Editorial: Don’t ignore vaping problem

In late 2019, the health story that commanded public attention wasn’t the coronavirus.

Emergency rooms had started reporting mysterious cases of lung illnesses, with more than half of the patients under the age of 25. The common link was the use of e-cigarettes, often with vitamin E acetate as an additive to THC.

By February of 2020, the U.S. Centers for Disease Control and Prevention reported 2,807 hospitalizations and 68 deaths associated with vaping. For a time, this story caused a backlash against e-cigarettes, but then the public moved on to other things.

Yet vaping, especially among young people, has not gone away. Not by a long shot. A CDC survey found that nearly 20% of high school and 5% of middle school students admitted to using e-cigarettes within the last 30 days.

Despite the fun packaging and fruity flavors, it still qualifies as risky behavior. Up to 99% of e-cigarettes sold in the United States contain nicotine, a stimulant that’s highly addictive and can harm the adolescent brain.

The aerosol is not harmless water vapor. Ultrafine particles can be inhaled deep into the lungs. E-cigs use flavorings like diacetyl, a chemical linked to lung disease. Vapers also inhale heavy metals like nickel, tin and lead. Post-market modifications can be particularly dangerous and were linked to some of the lung cases in ERs.

Looking for a more immediate impact?
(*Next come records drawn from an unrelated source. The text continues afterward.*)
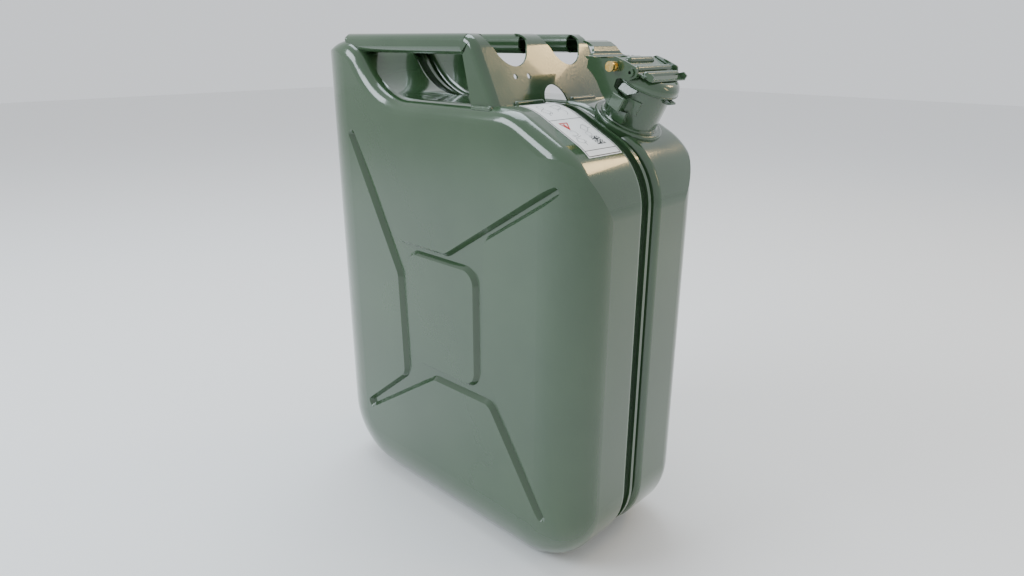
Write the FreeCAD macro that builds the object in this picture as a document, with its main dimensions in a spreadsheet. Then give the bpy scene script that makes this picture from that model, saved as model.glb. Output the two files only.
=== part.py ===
import FreeCAD, Part
import math
import os
import Sketcher
from FreeCAD import Placement, Rotation, Vector

# A 20 litre pressed-steel fuel can.  Millimetres, +Z up, +X towards the pouring neck,
# -Y towards the labelled half.  The origin is on the floor, below the middle of the tank.

doc = FreeCAD.newDocument("fuel_can")
sheet = doc.addObject("Spreadsheet::Sheet", "Sheet")

DIMENSIONS = {
    # tank
    "tank_length": 345.0,
    "tank_depth": 165.0,
    "tank_wall": 0.9,
    "foot_corner": 70.0,
    "face_edge": 14.0,
    "roll_width": 48.0,
    "roll_depth": 32.0,
    "flat_height": 408.5,
    "hump_height": 457.0,
    "hump_rear_radius": 42.0,
    "hump_front_radius": 36.0,
    "scoop_radius": 72.0,
    "scoop_angle": 52.0,
    "brow_radius": 60.0,
    "nose_radius": 62.0,
    "nose_height": 329.2,
    "slope_angle": 27.0,
    # sunk seam
    "seam_half_width": 8.5,
    "seam_depth": 6.0,
    "seam_edge": 6.5,
    "flange_height": 3.0,
    "weld_depth": 1.5,
    "weld_half_width": 1.8,
    # pressed X
    "press_depth": 4.5,
    "press_slope": 3.6,
    "panel_left": -40.0,
    "panel_right": 50.0,
    "panel_bottom": 159.0,
    "panel_top": 268.0,
    "panel_corner": 13.0,
    # handle
    "bar_width": 23.0,
    "bar_height": 16.5,
    "bar_top": 463.0,
    "bar_edge": 7.0,
    "bar_end": 36.0,
    "bar_start": -129.0,
    "bar_spacing": 63.5,
    "bar_slot": 7.0,
    "handle_sheet": 1.5,
    "handle_half_width": 75.0,
    "plate_rear": 30.3,
    "plate_bend": 20.0,
    "plate_lean": 27.0,
    "plate_top_run": 31.3,
    "finger_gap_middle": 34.6,
    "finger_gap_bottom": 437.3,
    "finger_gap_round_half": 19.0,
    "finger_gap_round_top": 450.0,
    "finger_gap_flare_half": 24.5,
    "finger_gap_flare_top": 458.0,
    "leg_rear_top": 34.8,
    "leg_rear_foot": 44.7,
    "foot_height": 405.5,
    "arch_radius": 14.5,
    "arch_top": 422.0,
    "plate_hole_radius": 2.2,
    "plate_hole_height": 429.5,
    "rear_bead_radius": 3.4,
    "front_bead_radius": 2.4,
    "side_bead_radius": 2.3,
    # neck, and the frame that the closure is built in
    "neck_x": 121.0,
    "neck_y": 35.0,
    "neck_z": 393.4,
    "neck_radius": 24.0,
    "neck_wall": 1.2,
    "neck_top": 41.4,
    "neck_root": -8.0,
    "rim_radius": 25.6,
    "rim_height": 2.6,
    "saddle_radius": 30.5,
    "saddle_top": 2.6,
    "vent_radius": 4.0,
    "vent_wall": 1.0,
    # cap
    "cap_radius": 27.5,
    "cap_wall": 1.2,
    "cap_bottom": 35.5,
    "cap_top": 46.0,
    "cap_shoulder": 7.5,
    "gasket_inner": 16.0,
    "gasket_outer": 24.8,
    "gasket_bottom": 41.8,
    "retainer_radius": 17.5,
    "rivet_radius": 2.5,
    # yoke
    "yoke_sheet": 1.5,
    "yoke_half_width": 26.5,
    "yoke_rear": -20.0,
    "yoke_front": 15.5,
    "rib_radius": 3.4,
    "hinge_u": -31.2,
    "hinge_w": 33.6,
    "hinge_pin_radius": 2.2,
    "hinge_head_radius": 3.4,
    "rivet_head_height": 1.2,
    "knuckle_radius": 4.0,
    "knuckle_half": 10.0,
    "running_gap": 0.05,
    "clear_gap": 0.3,
    # lever
    "pivot_u": 0.3,
    "pivot_w": 45.6,
    "pivot_radius": 2.0,
    "pivot_head_radius": 3.4,
    "pivot_eye_radius": 1.3,
    "cheek_inner": 28.3,
    "lever_sheet": 1.8,
    "strap_sheet": 1.6,
    "flap_gap": 0.9,
    "tail_half_width": 16.0,
    # lock pin
    "lock_u": -15.6,
    "lock_w": 42.4,
    "lock_radius": 2.2,
    "lock_head_radius": 4.0,
    "lock_head_height": 2.6,
    "lock_stroke": 3.5,
    "lock_bush_radius": 3.8,
    "lock_bush_height": 1.0,
    # label
    "label_length": 80.0,
    "label_width": 41.0,
    "label_thick": 0.3,
}

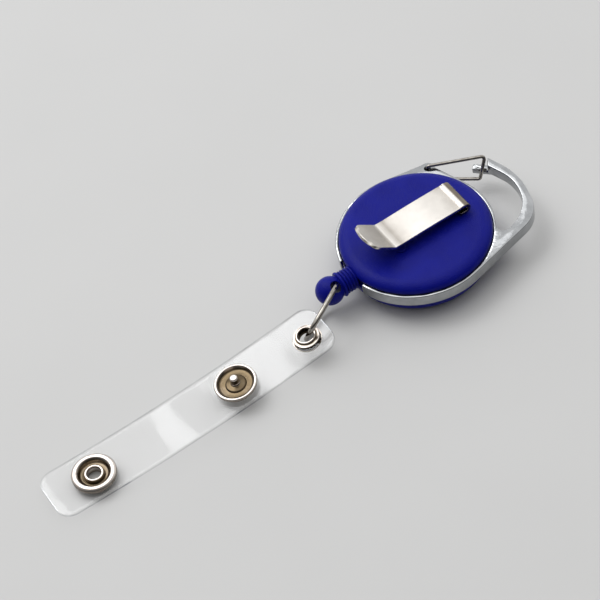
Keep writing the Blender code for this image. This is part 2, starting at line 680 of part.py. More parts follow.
def hang(name, pivot, parent, pieces):
    """Put an empty on a joint's axis and parent the pieces that move with it."""
    empty = bpy.data.objects.new(name, None)
    empty.empty_display_size = 2 * MM
    bpy.context.scene.collection.objects.link(empty)
    empty.location = Vector(pivot) * MM
    if parent:
        empty.parent = parent
        empty.matrix_parent_inverse = Matrix.Translation(-world_place(parent))
    for piece in pieces:
        piece.parent = empty
        piece.matrix_parent_inverse = Matrix.Translation(-Vector(pivot) * MM)
    return empty


def world_place(empty):
    """World position of an empty that is only ever moved, never turned."""
    return empty.location.copy()


def build():
    clear_scene()
    make_frame()
    make_back_cover()
    make_front_cover()
    make_rivet()
    make_post()
    base, tongue = make_clip()
    gate = make_gate()
    spool_pieces = [make_spool(), make_wound_cord(), make_power_spring()]
    lead = make_cord_lead()
    bead = make_bead()
    ring = make_link_ring()
    tab, flap = make_strap()
    strap_trim = [*make_eyelet(), *make_stud()]
    socket_trim = make_socket()

    bend_end = CLIP_BEND_Y + (CLIP_PLATE_MIDDLE - CLIP_BASE_MIDDLE) / 2
    hang("gate_hinge", (*GATE_PIVOT, FRAME_MIDDLE), None, [gate])
    hang("clip_hinge", (0, bend_end, (CLIP_BASE_MIDDLE + CLIP_PLATE_MIDDLE) / 2), None, [tongue])
    hang("spool_axis", (0, 0, FRAME_MIDDLE), None, spool_pieces)
    cord_slide = hang("cord_slide", (0, CORD_END_Y, FRAME_MIDDLE), None, [lead])
    swivel = hang("bead_swivel", BALL_CENTRE, cord_slide, [bead])
    near_ball, near_eyelet, _ = ring_ends()
    ring_hinge = hang("ring_hinge", HOLE_CENTRE, swivel, [ring])
    strap_hinge = hang("strap_hinge", near_eyelet, ring_hinge, [tab, *strap_trim])
    hang("fold_hinge", fold_axis()[0], strap_hinge, [flap, *socket_trim])


GUIDE = make_material("guide", (0.5, 0.5, 0.5), 0.5)
CHROME = make_material("chrome", (0.80, 0.81, 0.83), 0.12, metallic=1.0)
NICKEL = make_material("nickel", (0.78, 0.75, 0.70), 0.2, metallic=1.0)
STEEL = make_material("steel", (0.62, 0.62, 0.62), 0.25, metallic=1.0)
BLUE = make_material("blue_plastic", (0.012, 0.020, 0.27), 0.38)
WHITE_PLASTIC = make_material("white_plastic", (0.80, 0.80, 0.78), 0.5)
CORD_BLACK = make_material("black_nylon", (0.02, 0.02, 0.02), 0.7)
VINYL = make_material("clear_vinyl", (0.90, 0.92, 0.93), 0.12, alpha=0.35)

build()
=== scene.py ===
"""Retractable badge reel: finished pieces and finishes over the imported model's frame.

Drawings are in millimetres and become metres as each cage is made. The reel lies on its front cover
with the belt clip up, the hook towards +Y and the cord leaving towards -Y.
"""
import json
import math

import bpy
from mathutils import Matrix, Vector


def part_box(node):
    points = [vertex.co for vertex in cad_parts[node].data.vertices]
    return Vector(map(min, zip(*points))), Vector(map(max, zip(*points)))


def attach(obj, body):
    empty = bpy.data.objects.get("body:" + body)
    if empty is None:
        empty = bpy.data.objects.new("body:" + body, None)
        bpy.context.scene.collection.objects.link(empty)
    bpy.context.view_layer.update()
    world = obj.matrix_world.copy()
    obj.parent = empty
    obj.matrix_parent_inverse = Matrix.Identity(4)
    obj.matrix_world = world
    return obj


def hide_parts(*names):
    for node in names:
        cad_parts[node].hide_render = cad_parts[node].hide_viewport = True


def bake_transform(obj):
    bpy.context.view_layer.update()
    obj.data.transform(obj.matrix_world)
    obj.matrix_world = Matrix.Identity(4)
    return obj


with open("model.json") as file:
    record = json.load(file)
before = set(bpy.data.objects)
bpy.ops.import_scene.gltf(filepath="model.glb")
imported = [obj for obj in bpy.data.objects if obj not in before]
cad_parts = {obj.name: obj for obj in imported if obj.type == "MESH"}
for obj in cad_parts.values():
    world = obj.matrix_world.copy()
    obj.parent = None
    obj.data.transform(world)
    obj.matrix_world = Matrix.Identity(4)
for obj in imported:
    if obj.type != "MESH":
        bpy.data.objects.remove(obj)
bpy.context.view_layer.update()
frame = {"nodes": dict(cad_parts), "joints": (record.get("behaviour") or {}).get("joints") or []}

MM = 0.001
JOINTS = {joint["name"]: joint for joint in frame["joints"]}


# ---- Places taken from the frame, in millimetres ----

def low(node):
    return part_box(node)[0] / MM


def high(node):
    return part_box(node)[1] / MM


def middle(node):
    return (low(node) + high(node)) / 2


def pivot(joint):
    return Vector(JOINTS[joint]["pos_m"]) / MM


CAST_LOW = low("carabiner_frame").z
CAST_HIGH = high("carabiner_frame").z
CAST_MIDDLE = (CAST_LOW + CAST_HIGH) / 2
RING_RADIUS = high("carabiner_frame").x
RING_BORE = RING_RADIUS - 0.8
COVER_RADIUS = high("back_cover").x + 0.25
WALL_RADIUS = high("back_cover").x + 0.1
COVER_BORE = WALL_RADIUS - 1.6
COVER_TOP = high("back_cover").z
BACK_SEAM = CAST_MIDDLE + 0.8
FRONT_SEAM = CAST_MIDDLE - 0.8
CLIP_HALF_WIDTH = high("clip_tongue").x
GATE_PIVOT = pivot("gate_swing").to_2d()
HOLE_CENTRE = pivot("ring_swing")
RING_AXIS = Vector(JOINTS["ring_swing"]["axis"])
NEAR_EYELET = pivot("strap_swing")
BALL = pivot("bead_swivel")
EYELET_PLAN = middle("strap_eyelet").to_2d()
SOCKET_PLAN = middle("snap_socket").to_2d()
STUD_AT = (middle("snap_stud").to_2d() - EYELET_PLAN).length
SOCKET_AT = (SOCKET_PLAN - EYELET_PLAN).length

# ---- Sizes of the pieces ----

EXIT_HALF_WIDTH = 4.4
LIP_RADIUS = 15.9
CAST_EDGE = 0.28
HOOK_OUTSIDE = (((18.12, 4.6), 0.0), ((13.2, 25.6), 8.5), ((0.4, 29.0), 18.0),
                ((-8.3, 26.33), 0.0))
HOOK_INSIDE = (((-6.3, 24.78), 0.0), ((0.6, 27.0), 12.0), ((10.5, 24.7), 11.0),
               ((13.1, 15.2), 1.9), ((5.5, 15.8), 0.0))
LOBE_RADIUS = 1.9
NOSE_ROOT = Vector((-6.3, 26.4))
NOSE_TIP = Vector((-10.0, 23.0))
NOSE_HALF_WIDTH = 0.85
NOSE_HALF_DEPTH = 0.8
GATE_TOP = (-8.3, 25.7, CAST_HIGH + 0.8)
GATE_BOTTOM = (-6.8, 22.7, CAST_LOW - 0.8)
GATE_WIRE = 0.42
GATE_BEND = 0.65
BACK_EDGE = (2.9, 2.0)
FRONT_EDGE = (4.2, 4.4)
COVER_FACE = 1.2
FOOT_RADIUS = 12.6
FOOT_STEP = 0.18
EXIT_BLOCK = (3.95, 15.5, 17.05)
MARK_PLAN = (2.9, -5.8)
CLIP_STRIP = 0.7
CLIP_BASE_MIDDLE = COVER_TOP + 0.65
CLIP_BASE_END = 5.0
CLIP_TAB = 2.6
CLIP_TAB_TO = 10.0
CLIP_CORNER = 1.6
CLIP_LIP_Y = -7.8
CLIP_TIP = (-13.1, 17.1)
CLIP_PLATE_MIDDLE = 12.9
CLIP_BEND_Y = 11.6
CLIP_RIDGE_Y = 10.95
BALL_RADIUS = 3.4
BALL_HOLE = 1.4
STEM_RADIUS = 2.4
RIB_RADIUS = 2.85
RIB_COUNT = 4
COLLAR_RADIUS = 3.1
COLLAR_LENGTH = 0.9
CORD_RADIUS = 0.45
RING_WIRE = 0.6
RING_HALF_WIDTH = 5.3
STRAP_WIDTH = 13.8
STRAP_THICKNESS = 0.6
STRAP_CORNER = 3.6
STRAP_ROWS = 72
SNAP_OFFSET = 0.5
STRAP_REST = 1.2
STRAP_RISE = 3.9
STRAP_FLAT_FROM = 55.0
RING_END = -5.2
TAIL_END = SOCKET_AT + 11.4
SNAP_HEIGHT = 1.2
STUD_RADIUS = 5.0
SOCKET_RADIUS = 5.2
TUBE_RADIUS = 2.3
SKIN = STRAP_THICKNESS / 2
SNAP_BASE = SKIN + 0.05
SNAP_RIM = SKIN + 0.3 + SNAP_HEIGHT
STRAP_UNDER = -SKIN - 0.05


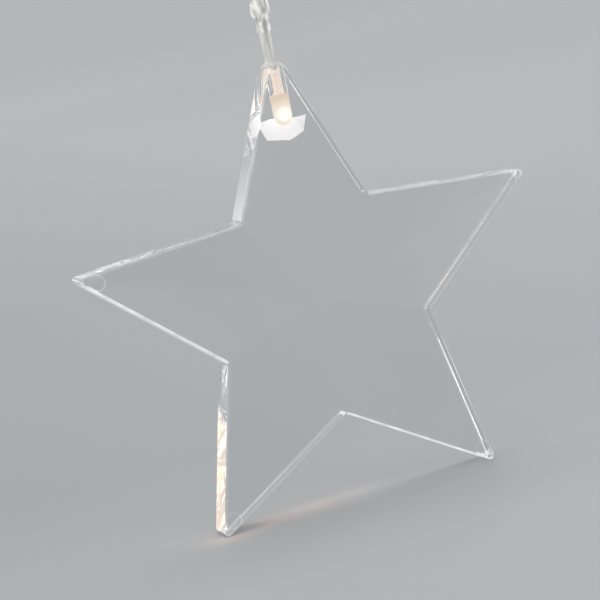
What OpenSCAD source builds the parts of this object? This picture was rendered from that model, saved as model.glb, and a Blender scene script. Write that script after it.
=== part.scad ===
// Clear five-pointed star pendant, lit by a small round lamp in its cut-off top tip.
// It hangs on a twisted two-core cord from a two-pin plug. Millimetres, +Z up.
// The origin is the middle of the plug's mating face, and the star hangs straight below it.

/* [Star] */
// Radius from the centre to a sharp tip, on the flat faces
star_r = 42; // [36:0.5:60]
// Radius of the inner corners as a share of the tip radius
star_waist = 0.452; // [0.42:0.002:0.5]
// Thickness
star_t = 5; // [4.6:0.1:7]
// Radius that rounds the tips
tip_round = 0.7; // [0.3:0.05:1.2]
// Radius that rounds the inner corners
notch_round = 1; // [0.4:0.1:2]
// Height above the centre at which the top tip is cut off
top_cut = 38.6; // [37.5:0.1:38.8]
// Diameter of the round marks in the front face, near the tips
mark_d = 2.6; // [2:0.1:2.8]

/* [Lamp] */
// Diameter of the lamp
lamp_d = 3; // [2.8:0.05:3]
// Length of the lamp from its base to the end of its dome
lamp_len = 5.2; // [4.8:0.1:5.6]
// Depth of the lamp's base below the top of the star
lamp_depth = 4.6; // [4.4:0.1:5]
// Gap all round between the lamp's collar and the bore
bore_gap = 0.05; // [0.03:0.01:0.06]

/* [Cord] */
// Diameter of one insulated core
core_d = 1.35; // [1.2:0.05:1.4]
// Diameter of the metal strand in a core
wire_d = 0.5; // [0.4:0.05:0.6]
// Free length of the twisted cord
cord_len = 40; // [40:1:40]
// Length of the shrink collar round the start of the twist
collar_len = 6; // [4:0.5:8]

/* [Plug] */
// Diameter of the plug's shell
shell_d = 8; // [7.5:0.1:9]
// Length of the plug's shell
shell_len = 14; // [13:0.5:16]
// Length of the soft strain relief
relief_len = 9; // [8:0.5:12]
// Diameter of the coupling nut
nut_d = 12.4; // [11.6:0.1:14]
// Diameter of a contact pin
pin_d = 1; // [0.8:0.1:1.2]
// Distance between the two contact pins
pin_pitch = 2.6; // [2.4:0.1:3]

/* [Hidden] */
$fn = 64;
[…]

Dental experts say regular vaping reduces saliva in the mouth, leading to chronic bad breath. Good luck finding a prom date.

For adults, it’s easy to look at young people and marvel at their vitality and ability to embrace and master new technology and concepts. But it’s also sobering to see how they often make the same dumb mistakes we made in our younger days. Many teenagers still see themselves as bulletproof.

It’s the responsibility of an adult to get between teenagers and behaviors with long-term, negative consequences. Not in a preachy, father-knows-best way, but as a practical intervention until they’re adults and are free to do all the dumb stuff they want.

The St. Joseph School District installed anti-vaping monitoring devices in high schools and at the Webster Learning Center. Now, the Board of Education is considering bids to install the same equipment in middle schools, where the first encounter with temptations and peer pressure often occurs.

These devices won’t stop teens from vaping on their own. They’re probably only as good as the human intervention that comes with them.

But given the prevalence of vaping, and the unknown long-term consequences, the district should pursue these devices and any other reasonable strategies to nip teen vaping in the electronic bud.